Why does AI coaching sometimes sound correct but still fail onsite?
Because fluency is not correctness. AI can produce persuasive explanations that hide missing assumptions, wrong constraints, or an untested edge case. If you keep a scorecard and require "assumptions, tests, and trade-offs" every time, you turn a fluent draft into something defensible. The goal is not to eliminate AI errors - it is to catch them before an interviewer does.
Can AI help with behavioral interviews without making me sound scripted?
Yes, if you use it for structure instead of writing your personality. STAR is a strong framework for organizing your story, especially under time pressure. The fix for "scripted" is simple: keep your own words, use real details and real impact, and prepare one follow-up layer.
What's the fastest way to validate an AI-generated SQL answer?
Do not start by trusting the query. Start by generating a tiny dataset and six tests: duplicates, ties, NULLs, missing dates, boundary days, and dimension holes. Then cross-check window-function assumptions (partition, order, frame) against a trusted window interview guide. If your query passes that, it is much closer to being interview-reliable.

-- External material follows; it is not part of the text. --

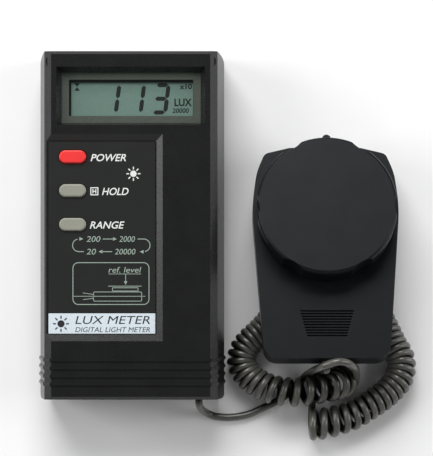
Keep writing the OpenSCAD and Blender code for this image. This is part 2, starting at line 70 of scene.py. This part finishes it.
LEAD_D = 2.9 * MM
COIL_R = 4.4
STEPS_PER_TURN = 26
STEPS_PER_SPAN = 8
AXIS_STEPS_PER_SPAN = 40
AXIS_SAMPLES = 8000
HEADING_REACH = 3
LEAD_BEVEL_ROUNDS = 4

# The routes are in millimetres and follow those that part.scad gives the lead's three solids. They differ
# at the coil's raised end, which has points of its own, and at the tail, which goes on into the gland.
LEAD_ROUTE = [
    (26.1, -68.42, 13), (26.1, -69.8, 13), (26.5, -71.7, 10.6), (27.5, -73.2, 6.6), (28.8, -74.4, 3.2),
    (30.5, -75.4, 1.7), (33.1, -76.2, 1.5), (38.8, -76.5, 1.5), (45.7, -75.3, 1.5), (50.8, -73.1, 1.5),
    (55.2, -71, 1.5), (59.5, -68.6, 1.5), (63.6, -65.4, 1.5), (66.6, -61.9, 2.2), (68.4, -59.6, 5.2),
    (69.6, -58.2, 10), (70.6, -57, 16), (71.4, -56.1, 22.5), (72.3, -55.4, 27), (74.3, -54.2, 31.4),
    (77, -53, 33.3), (80.4, -52.3, 33.7), (84, -53.1, 31.5), (86.5, -55, 26.5), (87.7, -57.8, 19),
    (87.9, -60.7, 13.2), (86.9, -63.6, 11),
]
COIL_ROUTE = [
    (82.2, -61.4, 10.6), (81.6, -61.6, 13.4), (80, -62.4, 13.4), (77.7, -63.5, 11.6), (73, -64.7, 10),
    (67.6, -65.5, 9.1), (62.2, -65.9, 8.8), (56.2, -65.1, 8.6), (51.2, -63.4, 7.9), (46.8, -60.7, 6.6),
    (43.8, -57, 6),
    (42.9, -53.3, 5.9), (44, -49.2, 5.9), (46.9, -45.6, 5.9), (51.4, -41.4, 5.9), (56.4, -35.6, 5.9),
    (61.6, -29.8, 5.9), (68, -25, 5.9), (75.6, -22.9, 5.9), (83.4, -24, 5.9), (90.4, -28, 5.9),
    (96, -34, 5.9), (99.9, -41, 5.9), (103, -47.4, 5.9), (105.7, -51.8, 5.9), (106.4, -56.3, 5.9),
    (105.3, -60.7, 5.9), (102.5, -64.5, 5.9), (98.1, -68.4, 5.9), (93.1, -71.7, 5.9), (87.6, -75, 5.9),
    (82.1, -76.9, 5.9), (76.6, -78.3, 5.9), (70.9, -78.9, 5.9),
]
TAIL_ROUTE = [
    (70.9, -76.8, 1.5), (71, -74.4, 1.5), (71.1, -71.8, 1.5), (71.3, -68.8, 1.5),
    (71.6, -65.5, 1.5), (71.9, -62, 1.8), (72.4, -59.6, 3.8), (73.2, -58, 7.5), (74.1, -57.2, 13),
    (74.8, -56.6, 18.5), (75.3, -56.4, 22.6), (75.7, -56.1, 25.8), (75.7, -54.9, 26.6),
    (75.7, -53.82, 26.36),
]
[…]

Are AI mock interviews a good substitute for practicing out loud?
They help with prompts, timing, and feedback, but they are not always a true dialogue. Use them as reps, then record yourself answering to build comfort with your own voice and pacing. A good routine is: AI mock, self-record, rewrite in your voice, repeat.
If AI sometimes hallucinates, should I stop using it?
Not necessarily. Hallucinations are a reason to add testing, not a reason to avoid the tool entirely. The most effective candidates use AI to increase reps and speed, then validate outputs with rubrics, tests, and rehearsals.